Reproduce each line exactly, including spacing and punctuation.
+ + +
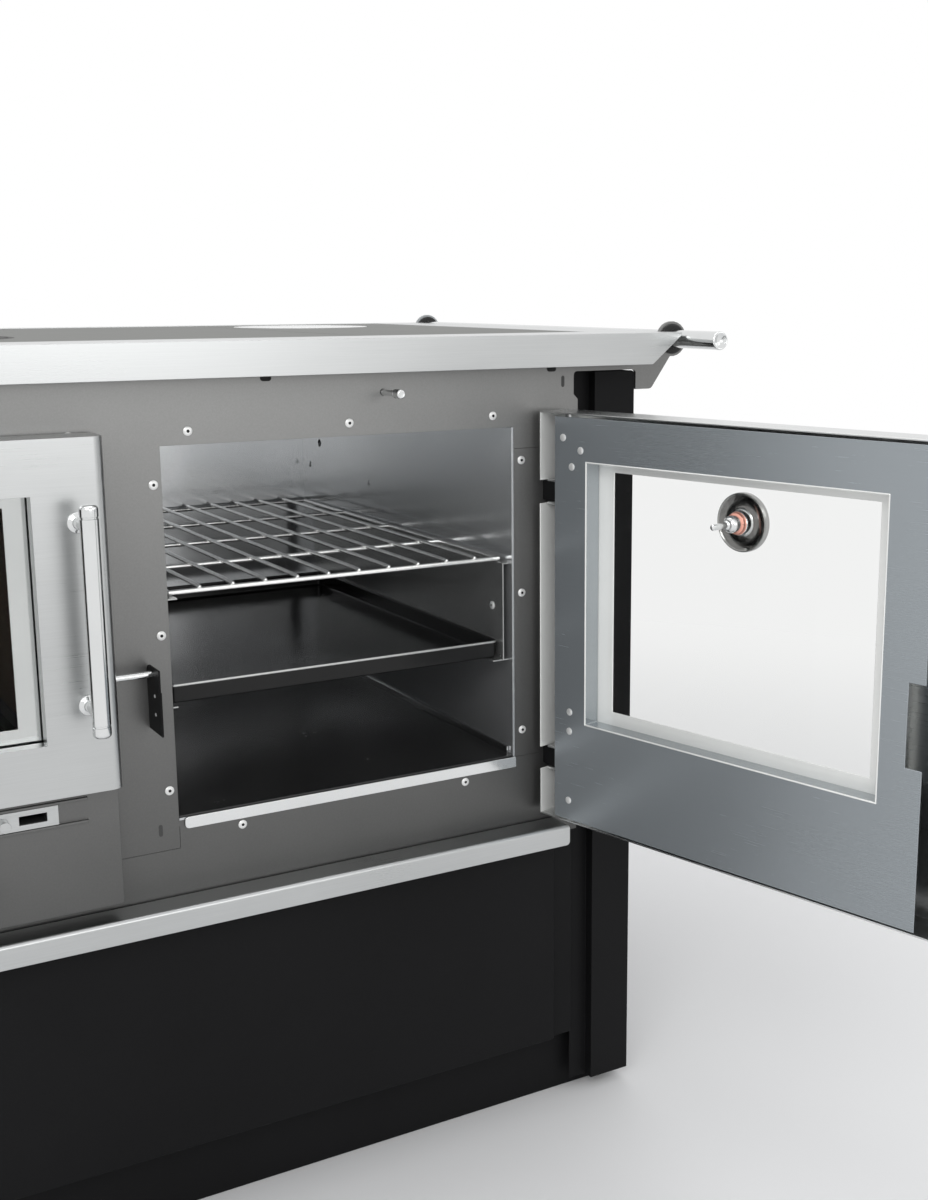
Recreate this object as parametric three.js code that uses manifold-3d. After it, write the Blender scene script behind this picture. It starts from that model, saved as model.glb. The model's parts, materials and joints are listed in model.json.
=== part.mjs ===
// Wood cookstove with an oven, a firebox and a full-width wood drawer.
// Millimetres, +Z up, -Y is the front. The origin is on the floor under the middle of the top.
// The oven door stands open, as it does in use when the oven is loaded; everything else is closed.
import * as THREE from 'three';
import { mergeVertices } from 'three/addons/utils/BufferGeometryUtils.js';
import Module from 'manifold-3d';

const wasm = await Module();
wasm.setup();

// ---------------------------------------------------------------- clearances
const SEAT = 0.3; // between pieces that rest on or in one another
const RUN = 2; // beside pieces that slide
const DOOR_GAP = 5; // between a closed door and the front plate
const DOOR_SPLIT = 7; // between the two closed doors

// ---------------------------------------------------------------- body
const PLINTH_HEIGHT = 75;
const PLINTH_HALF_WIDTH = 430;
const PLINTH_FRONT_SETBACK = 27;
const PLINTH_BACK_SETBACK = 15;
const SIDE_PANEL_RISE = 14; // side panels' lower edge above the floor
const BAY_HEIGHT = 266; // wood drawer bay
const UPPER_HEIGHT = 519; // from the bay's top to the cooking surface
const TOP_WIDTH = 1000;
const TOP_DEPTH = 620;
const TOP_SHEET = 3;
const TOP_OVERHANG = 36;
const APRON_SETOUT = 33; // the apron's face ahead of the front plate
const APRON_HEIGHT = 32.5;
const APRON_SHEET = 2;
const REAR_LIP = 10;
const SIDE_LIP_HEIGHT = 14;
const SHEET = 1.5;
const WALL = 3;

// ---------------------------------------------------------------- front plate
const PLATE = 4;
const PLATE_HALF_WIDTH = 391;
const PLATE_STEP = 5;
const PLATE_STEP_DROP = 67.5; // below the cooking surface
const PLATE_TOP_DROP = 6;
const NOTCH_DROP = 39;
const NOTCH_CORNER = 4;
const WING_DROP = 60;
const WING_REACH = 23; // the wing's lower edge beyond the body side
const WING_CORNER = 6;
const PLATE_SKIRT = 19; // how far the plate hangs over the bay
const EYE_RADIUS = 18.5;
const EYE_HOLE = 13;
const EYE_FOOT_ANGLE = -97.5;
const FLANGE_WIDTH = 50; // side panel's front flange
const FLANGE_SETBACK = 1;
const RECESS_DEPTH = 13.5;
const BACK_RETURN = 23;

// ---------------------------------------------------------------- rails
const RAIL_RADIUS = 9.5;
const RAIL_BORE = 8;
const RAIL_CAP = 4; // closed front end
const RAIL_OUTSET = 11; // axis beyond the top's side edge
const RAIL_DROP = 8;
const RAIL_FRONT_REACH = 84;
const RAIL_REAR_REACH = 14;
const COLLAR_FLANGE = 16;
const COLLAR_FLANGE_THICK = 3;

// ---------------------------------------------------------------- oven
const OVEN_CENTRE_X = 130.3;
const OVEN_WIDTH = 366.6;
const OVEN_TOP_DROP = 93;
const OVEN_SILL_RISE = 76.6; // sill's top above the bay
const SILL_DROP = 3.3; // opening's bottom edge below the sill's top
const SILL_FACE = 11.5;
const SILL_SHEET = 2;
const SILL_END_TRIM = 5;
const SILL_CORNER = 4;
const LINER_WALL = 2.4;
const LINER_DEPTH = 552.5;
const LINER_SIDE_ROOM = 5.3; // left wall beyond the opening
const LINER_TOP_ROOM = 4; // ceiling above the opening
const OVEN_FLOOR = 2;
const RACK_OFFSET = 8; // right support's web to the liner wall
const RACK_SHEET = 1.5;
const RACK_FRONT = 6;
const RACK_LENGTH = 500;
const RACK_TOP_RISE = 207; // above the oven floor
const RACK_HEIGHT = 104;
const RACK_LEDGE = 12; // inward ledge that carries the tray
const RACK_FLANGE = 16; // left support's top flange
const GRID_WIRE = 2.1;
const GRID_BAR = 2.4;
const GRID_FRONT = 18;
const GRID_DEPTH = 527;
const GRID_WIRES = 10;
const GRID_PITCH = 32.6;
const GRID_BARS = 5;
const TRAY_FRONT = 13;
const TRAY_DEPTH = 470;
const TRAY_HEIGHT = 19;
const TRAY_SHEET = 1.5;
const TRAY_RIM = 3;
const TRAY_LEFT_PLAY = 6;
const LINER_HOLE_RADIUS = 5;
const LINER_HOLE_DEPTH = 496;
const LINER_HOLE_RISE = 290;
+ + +
Result of this task –
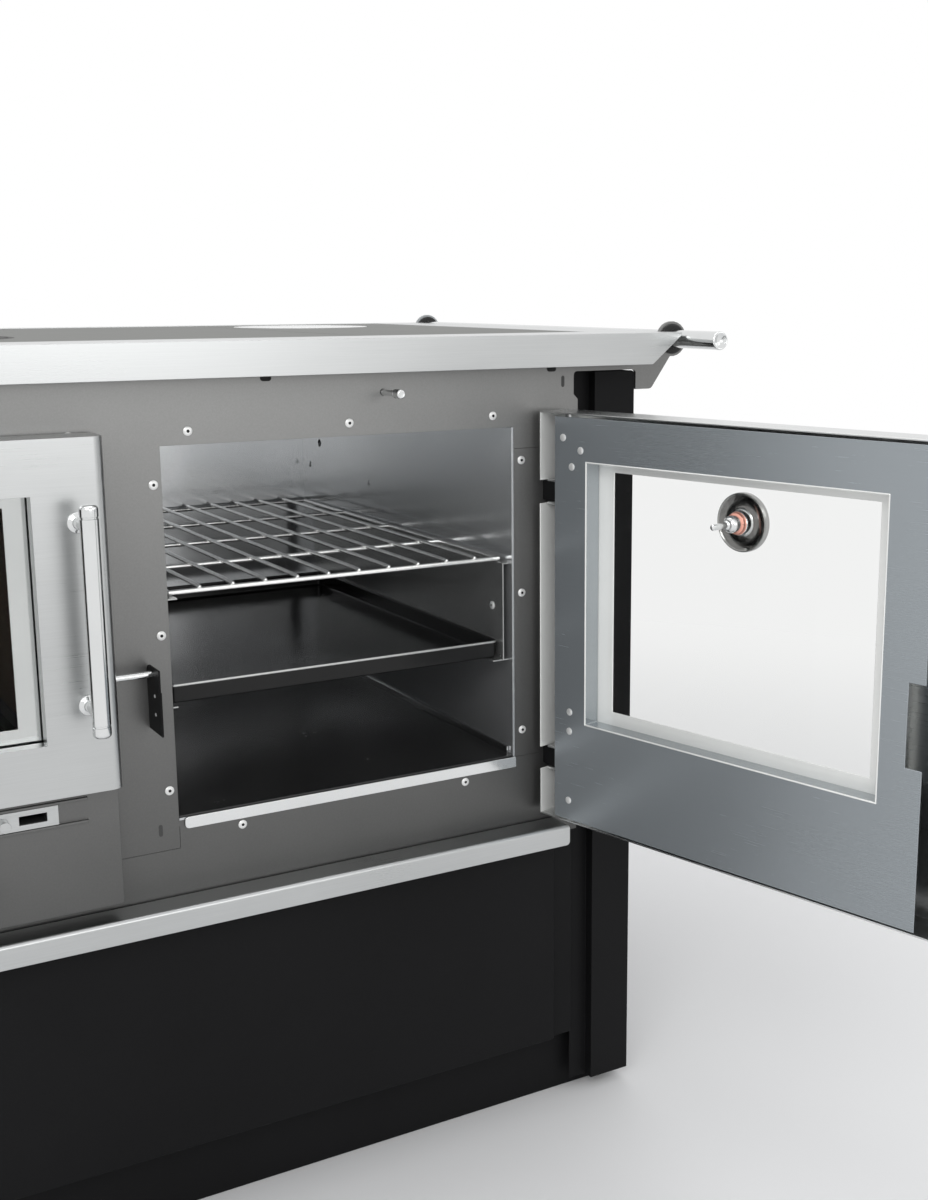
Recreate this object as parametric three.js code that uses manifold-3d. After it, write the Blender scene script behind this picture. It starts from that model, saved as model.glb. The model's parts, materials and joints are listed in model.json.
=== part.mjs ===
// Wood cookstove with an oven, a firebox and a full-width wood drawer.
// Millimetres, +Z up, -Y is the front. The origin is on the floor under the middle of the top.
// The oven door stands open, as it does in use when the oven is loaded; everything else is closed.
import * as THREE from 'three';
import { mergeVertices } from 'three/addons/utils/BufferGeometryUtils.js';
import Module from 'manifold-3d';

const wasm = await Module();
wasm.setup();

// ---------------------------------------------------------------- clearances
const SEAT = 0.3; // between pieces that rest on or in one another
const RUN = 2; // beside pieces that slide
const DOOR_GAP = 5; // between a closed door and the front plate
const DOOR_SPLIT = 7; // between the two closed doors

// ---------------------------------------------------------------- body
const PLINTH_HEIGHT = 75;
const PLINTH_HALF_WIDTH = 430;
const PLINTH_FRONT_SETBACK = 27;
const PLINTH_BACK_SETBACK = 15;
const SIDE_PANEL_RISE = 14; // side panels' lower edge above the floor
const BAY_HEIGHT = 266; // wood drawer bay
const UPPER_HEIGHT = 519; // from the bay's top to the cooking surface
const TOP_WIDTH = 1000;
const TOP_DEPTH = 620;
const TOP_SHEET = 3;
const TOP_OVERHANG = 36;
const APRON_SETOUT = 33; // the apron's face ahead of the front plate
const APRON_HEIGHT = 32.5;
const APRON_SHEET = 2;
const REAR_LIP = 10;
const SIDE_LIP_HEIGHT = 14;
const SHEET = 1.5;
const WALL = 3;

// ---------------------------------------------------------------- front plate
const PLATE = 4;
const PLATE_HALF_WIDTH = 391;
const PLATE_STEP = 5;
const PLATE_STEP_DROP = 67.5; // below the cooking surface
const PLATE_TOP_DROP = 6;
const NOTCH_DROP = 39;
const NOTCH_CORNER = 4;
const WING_DROP = 60;
const WING_REACH = 23; // the wing's lower edge beyond the body side
const WING_CORNER = 6;
const PLATE_SKIRT = 19; // how far the plate hangs over the bay
const EYE_RADIUS = 18.5;
const EYE_HOLE = 13;
const EYE_FOOT_ANGLE = -97.5;
const FLANGE_WIDTH = 50; // side panel's front flange
const FLANGE_SETBACK = 1;
const RECESS_DEPTH = 13.5;
const BACK_RETURN = 23;

// ---------------------------------------------------------------- rails
const RAIL_RADIUS = 9.5;
const RAIL_BORE = 8;
const RAIL_CAP = 4; // closed front end
const RAIL_OUTSET = 11; // axis beyond the top's side edge
const RAIL_DROP = 8;
const RAIL_FRONT_REACH = 84;
const RAIL_REAR_REACH = 14;
const COLLAR_FLANGE = 16;
const COLLAR_FLANGE_THICK = 3;

// ---------------------------------------------------------------- oven
const OVEN_CENTRE_X = 130.3;
const OVEN_WIDTH = 366.6;
const OVEN_TOP_DROP = 93;
const OVEN_SILL_RISE = 76.6; // sill's top above the bay
const SILL_DROP = 3.3; // opening's bottom edge below the sill's top
const SILL_FACE = 11.5;
const SILL_SHEET = 2;
const SILL_END_TRIM = 5;
const SILL_CORNER = 4;
const LINER_WALL = 2.4;
const LINER_DEPTH = 552.5;
const LINER_SIDE_ROOM = 5.3; // left wall beyond the opening
const LINER_TOP_ROOM = 4; // ceiling above the opening
const OVEN_FLOOR = 2;
const RACK_OFFSET = 8; // right support's web to the liner wall
const RACK_SHEET = 1.5;
const RACK_FRONT = 6;
const RACK_LENGTH = 500;
const RACK_TOP_RISE = 207; // above the oven floor
const RACK_HEIGHT = 104;
const RACK_LEDGE = 12; // inward ledge that carries the tray
const RACK_FLANGE = 16; // left support's top flange
const GRID_WIRE = 2.1;
const GRID_BAR = 2.4;
const GRID_FRONT = 18;
const GRID_DEPTH = 527;
const GRID_WIRES = 10;
const GRID_PITCH = 32.6;
const GRID_BARS = 5;
const TRAY_FRONT = 13;
const TRAY_DEPTH = 470;
const TRAY_HEIGHT = 19;
const TRAY_SHEET = 1.5;
const TRAY_RIM = 3;
const TRAY_LEFT_PLAY = 6;
const LINER_HOLE_RADIUS = 5;
const LINER_HOLE_DEPTH = 496;
const LINER_HOLE_RISE = 290;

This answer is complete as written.